-------- Provided entries --------

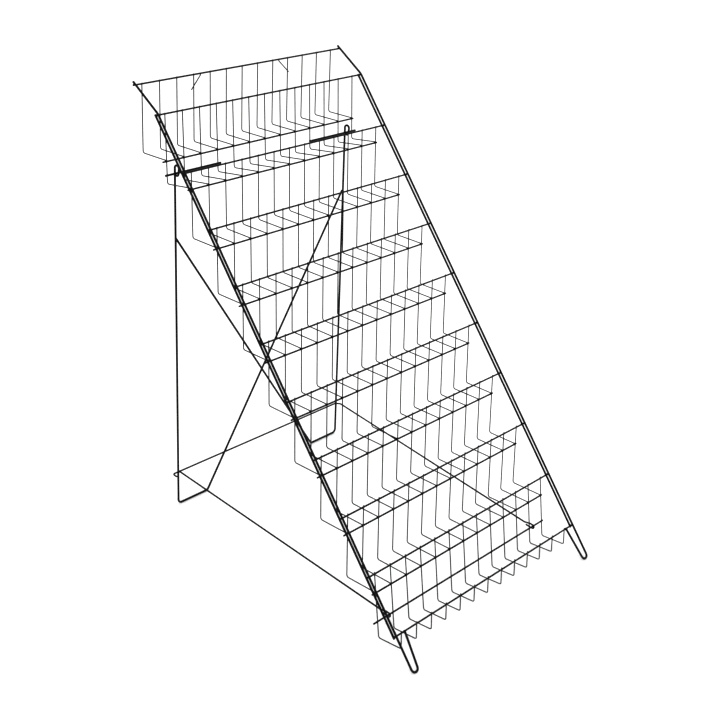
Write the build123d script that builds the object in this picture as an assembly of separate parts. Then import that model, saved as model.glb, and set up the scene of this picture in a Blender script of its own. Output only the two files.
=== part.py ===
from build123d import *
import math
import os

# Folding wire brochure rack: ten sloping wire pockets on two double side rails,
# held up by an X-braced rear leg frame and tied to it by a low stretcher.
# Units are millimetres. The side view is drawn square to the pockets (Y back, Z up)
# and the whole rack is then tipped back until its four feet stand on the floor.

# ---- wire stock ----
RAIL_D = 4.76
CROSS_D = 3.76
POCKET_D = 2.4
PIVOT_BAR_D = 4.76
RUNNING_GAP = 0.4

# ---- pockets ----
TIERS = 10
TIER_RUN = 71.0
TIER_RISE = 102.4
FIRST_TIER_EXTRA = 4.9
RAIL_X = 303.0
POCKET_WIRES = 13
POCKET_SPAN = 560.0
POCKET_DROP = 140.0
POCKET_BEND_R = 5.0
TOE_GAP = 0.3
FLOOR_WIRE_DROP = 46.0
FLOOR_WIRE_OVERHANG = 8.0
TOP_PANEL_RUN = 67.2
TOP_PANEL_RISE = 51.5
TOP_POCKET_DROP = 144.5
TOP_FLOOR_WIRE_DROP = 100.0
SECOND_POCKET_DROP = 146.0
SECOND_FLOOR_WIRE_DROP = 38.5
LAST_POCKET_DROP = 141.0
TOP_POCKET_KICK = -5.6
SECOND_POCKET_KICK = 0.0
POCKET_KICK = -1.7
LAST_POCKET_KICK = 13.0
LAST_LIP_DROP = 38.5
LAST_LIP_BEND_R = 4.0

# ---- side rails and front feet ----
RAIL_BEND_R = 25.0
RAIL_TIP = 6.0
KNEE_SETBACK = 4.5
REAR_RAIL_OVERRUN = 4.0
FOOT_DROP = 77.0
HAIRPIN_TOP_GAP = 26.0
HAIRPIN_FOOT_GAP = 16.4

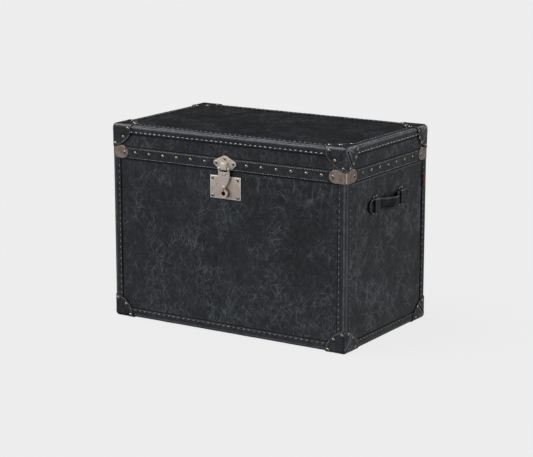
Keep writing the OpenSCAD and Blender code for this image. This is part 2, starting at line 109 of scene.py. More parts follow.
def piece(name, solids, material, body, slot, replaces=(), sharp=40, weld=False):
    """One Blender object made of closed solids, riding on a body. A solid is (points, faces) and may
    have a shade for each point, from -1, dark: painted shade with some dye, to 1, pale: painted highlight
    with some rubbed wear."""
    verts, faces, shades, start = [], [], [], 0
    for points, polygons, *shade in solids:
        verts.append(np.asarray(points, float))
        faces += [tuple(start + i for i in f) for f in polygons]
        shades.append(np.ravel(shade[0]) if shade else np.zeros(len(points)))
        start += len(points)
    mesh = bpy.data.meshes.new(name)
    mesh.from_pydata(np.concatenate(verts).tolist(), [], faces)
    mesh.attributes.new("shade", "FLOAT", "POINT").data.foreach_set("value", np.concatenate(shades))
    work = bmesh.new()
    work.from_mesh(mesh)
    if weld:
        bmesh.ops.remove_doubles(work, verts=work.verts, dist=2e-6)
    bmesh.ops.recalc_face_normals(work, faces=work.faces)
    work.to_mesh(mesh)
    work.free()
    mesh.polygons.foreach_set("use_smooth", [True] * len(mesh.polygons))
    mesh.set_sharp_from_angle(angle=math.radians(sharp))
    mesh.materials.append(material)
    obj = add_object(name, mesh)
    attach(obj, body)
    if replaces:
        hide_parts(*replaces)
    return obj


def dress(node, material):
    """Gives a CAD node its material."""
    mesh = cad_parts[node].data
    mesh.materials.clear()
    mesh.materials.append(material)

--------

# Given request
Return a word-for-word copy of the lines from the beginning of the listing to the line holding "HAIRPIN_FOOT_GAP = 16.4", both kept.

# The result
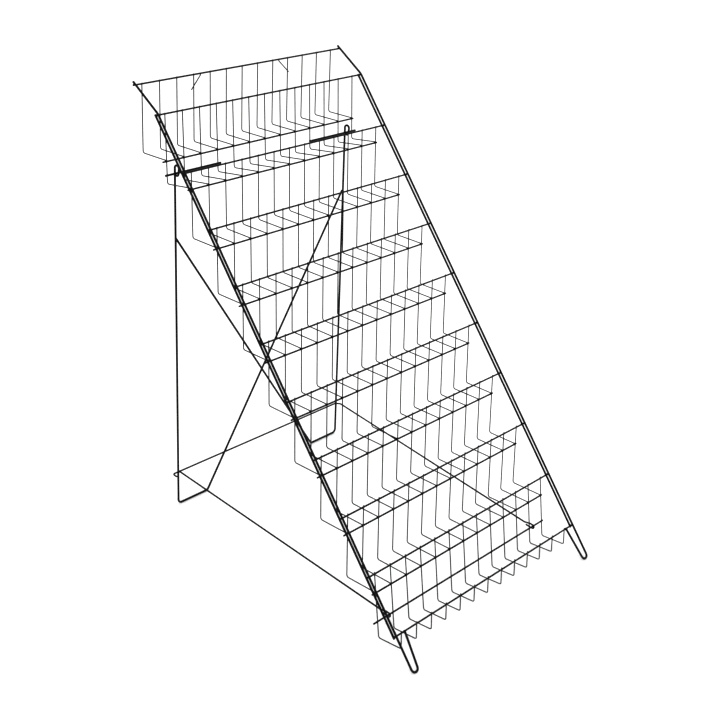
Write the build123d script that builds the object in this picture as an assembly of separate parts. Then import that model, saved as model.glb, and set up the scene of this picture in a Blender script of its own. Output only the two files.
=== part.py ===
from build123d import *
import math
import os

# Folding wire brochure rack: ten sloping wire pockets on two double side rails,
# held up by an X-braced rear leg frame and tied to it by a low stretcher.
# Units are millimetres. The side view is drawn square to the pockets (Y back, Z up)
# and the whole rack is then tipped back until its four feet stand on the floor.

# ---- wire stock ----
RAIL_D = 4.76
CROSS_D = 3.76
POCKET_D = 2.4
PIVOT_BAR_D = 4.76
RUNNING_GAP = 0.4

# ---- pockets ----
TIERS = 10
TIER_RUN = 71.0
TIER_RISE = 102.4
FIRST_TIER_EXTRA = 4.9
RAIL_X = 303.0
POCKET_WIRES = 13
POCKET_SPAN = 560.0
POCKET_DROP = 140.0
POCKET_BEND_R = 5.0
TOE_GAP = 0.3
FLOOR_WIRE_DROP = 46.0
FLOOR_WIRE_OVERHANG = 8.0
TOP_PANEL_RUN = 67.2
TOP_PANEL_RISE = 51.5
TOP_POCKET_DROP = 144.5
TOP_FLOOR_WIRE_DROP = 100.0
SECOND_POCKET_DROP = 146.0
SECOND_FLOOR_WIRE_DROP = 38.5
LAST_POCKET_DROP = 141.0
TOP_POCKET_KICK = -5.6
SECOND_POCKET_KICK = 0.0
POCKET_KICK = -1.7
LAST_POCKET_KICK = 13.0
LAST_LIP_DROP = 38.5
LAST_LIP_BEND_R = 4.0

# ---- side rails and front feet ----
RAIL_BEND_R = 25.0
RAIL_TIP = 6.0
KNEE_SETBACK = 4.5
REAR_RAIL_OVERRUN = 4.0
FOOT_DROP = 77.0
HAIRPIN_TOP_GAP = 26.0
HAIRPIN_FOOT_GAP = 16.4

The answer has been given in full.